ECLI:NL:RBAMS:2010:BL6806
Rechtbank Amsterdam
- Eerste aanleg - enkelvoudig
- C.J. Polak
- Rechtspraak.nl
Afwijzing verzoek om herziening van ZW-uitkering op basis van eerdere beslissing zonder nieuwe feiten
In deze zaak heeft de Rechtbank Amsterdam op 5 februari 2010 uitspraak gedaan in een geschil tussen eiser, vertegenwoordigd door mr. P. Goettsch, en de raad van bestuur van het Uitvoeringsinstituut werknemersverzekeringen. Eiser had verzocht om herziening van zijn Ziektewet (ZW) uitkering, die met terugwerkende kracht vanaf 11 oktober 2005 was toegekend. Dit verzoek was gebaseerd op de stelling dat er nieuwe feiten en omstandigheden waren die de eerdere beslissing van 4 november 2005, die in rechte onaantastbaar was geworden, zouden rechtvaardigen.
De rechtbank heeft vastgesteld dat eiser geen nieuwe feiten of omstandigheden heeft aangedragen die het terugkomen op het eerdere besluit rechtvaardigen. Eiser had aangevoerd dat zijn psychische gesteldheid hem verhinderde om tijdig bezwaar te maken tegen het eerdere besluit, maar de rechtbank oordeelde dat deze omstandigheid niet relevant was voor de beoordeling onder artikel 4:6 van de Algemene wet bestuursrecht (Awb).

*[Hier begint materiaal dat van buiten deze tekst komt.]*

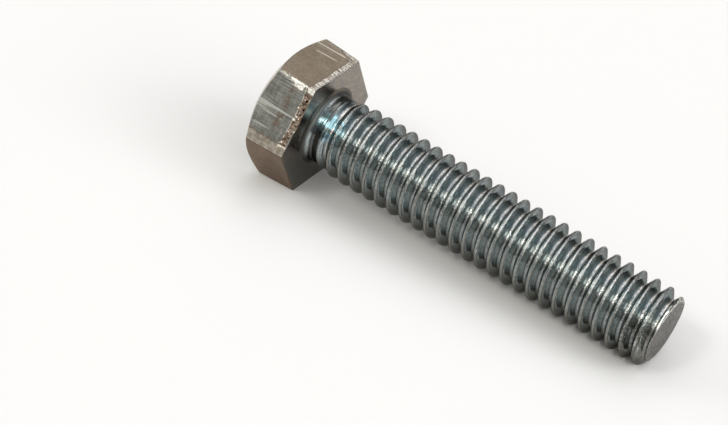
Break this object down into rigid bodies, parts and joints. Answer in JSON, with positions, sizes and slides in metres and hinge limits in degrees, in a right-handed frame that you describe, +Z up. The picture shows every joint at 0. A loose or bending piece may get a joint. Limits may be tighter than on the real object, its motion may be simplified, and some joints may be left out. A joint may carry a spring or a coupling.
{
  "type": "hex tap bolt",
  "caption": "Hexagon head bolt with a right-hand rolled thread over its whole length, a short filleted neck under the head and a chamfered point.",
  "frame": {"origin": "on the surface that the bolt lies on, under the middle of its length", "axes": "+Z up, +X along the bolt towards its point as seen from above, +Y across it. The bolt's own axis slopes down towards the point by 3.5 degrees, because it rests on a flat of the head and on the thread"},
  "size_m": [0.0432, 0.0144, 0.0126],
  "materials": {
    "zinc_plated_steel": "worn zinc plate, grey on the head and blue-grey on the thread"
  },
  "bodies": {
    "root": {"tap_bolt": "zinc_plated_steel"}
  },
  "joints": []
}
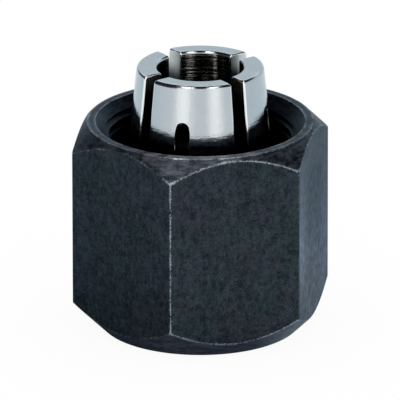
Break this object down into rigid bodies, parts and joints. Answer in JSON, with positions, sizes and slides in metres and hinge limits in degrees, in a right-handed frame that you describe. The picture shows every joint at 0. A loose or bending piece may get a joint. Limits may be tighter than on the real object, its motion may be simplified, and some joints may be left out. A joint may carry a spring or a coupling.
{
  "type": "router collet",
  "caption": "Slotted spring collet with a cylindrical clamping bore, held captive in a black hexagon nut with an internal fine thread.",
  "frame": {"origin": "middle of the nut's front face, the face that the part stands on", "axes": "+Z along the common axis, from the front face to the threaded rear end; two corners of the hexagon lie on the X axis and two flats face +Y and -Y"},
  "size_m": [0.0276, 0.024, 0.0279],
  "materials": {
    "black_oxide_steel": "black oxide on milled steel, satin, with bright rubbed edges",
    "ground_steel": "ground and polished bright steel",
    "spring_wire": "drawn spring wire, oiled"
  },
  "bodies": {
    "nut": {"collet_nut": "black_oxide_steel"},
    "ring": {"retaining_ring": "spring_wire"},
    "collet": {"spring_collet": "ground_steel"}
  },
  "joints": [
    {"name": "collet_spin", "type": "hinge", "parent": "nut", "child": "ring", "pos_m": [0, 0, 0.009], "axis": [0, 0, 1], "continuous": true},
    {"name": "collet_float", "type": "slide", "parent": "ring", "child": "collet", "axis": [0, 0, 1], "range_m": [0, 0.0004]}
  ]
}
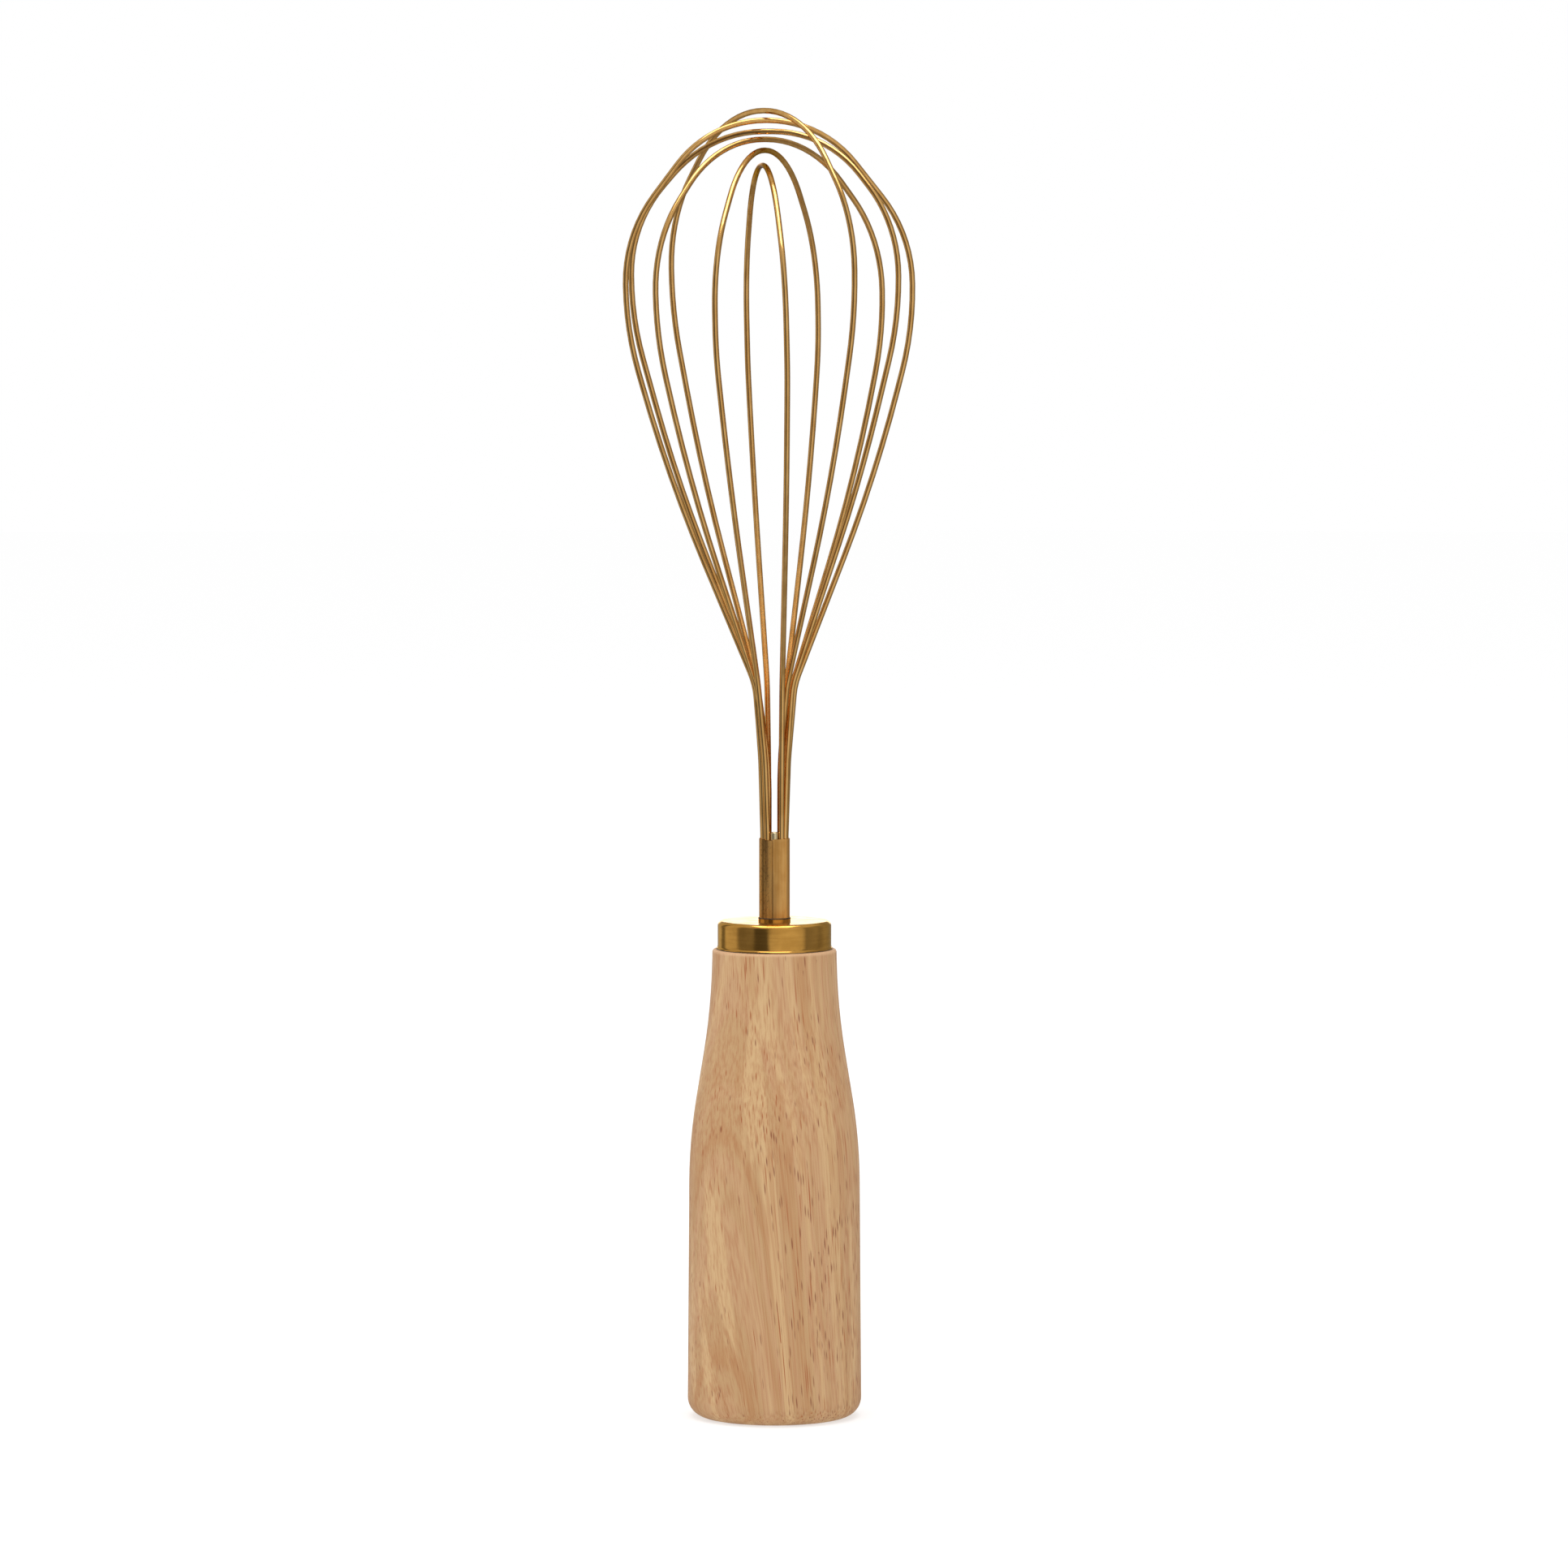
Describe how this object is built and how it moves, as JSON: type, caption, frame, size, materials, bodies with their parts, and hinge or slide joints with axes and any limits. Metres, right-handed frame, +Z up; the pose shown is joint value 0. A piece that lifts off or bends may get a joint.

De rechtbank concludeerde dat verweerder terecht had gesteld dat er geen aanleiding was om terug te komen op het besluit van 4 november 2005.
De rechtbank verklaarde het beroep ongegrond en zag geen aanleiding voor een proceskostenveroordeling of vergoeding van het griffierecht. De uitspraak werd gedaan door rechter C.J. Polak, in aanwezigheid van griffier B.O. Schaafsma, en werd openbaar uitgesproken. Tegen deze uitspraak staat hoger beroep open bij de Centrale Raad van Beroep te Utrecht.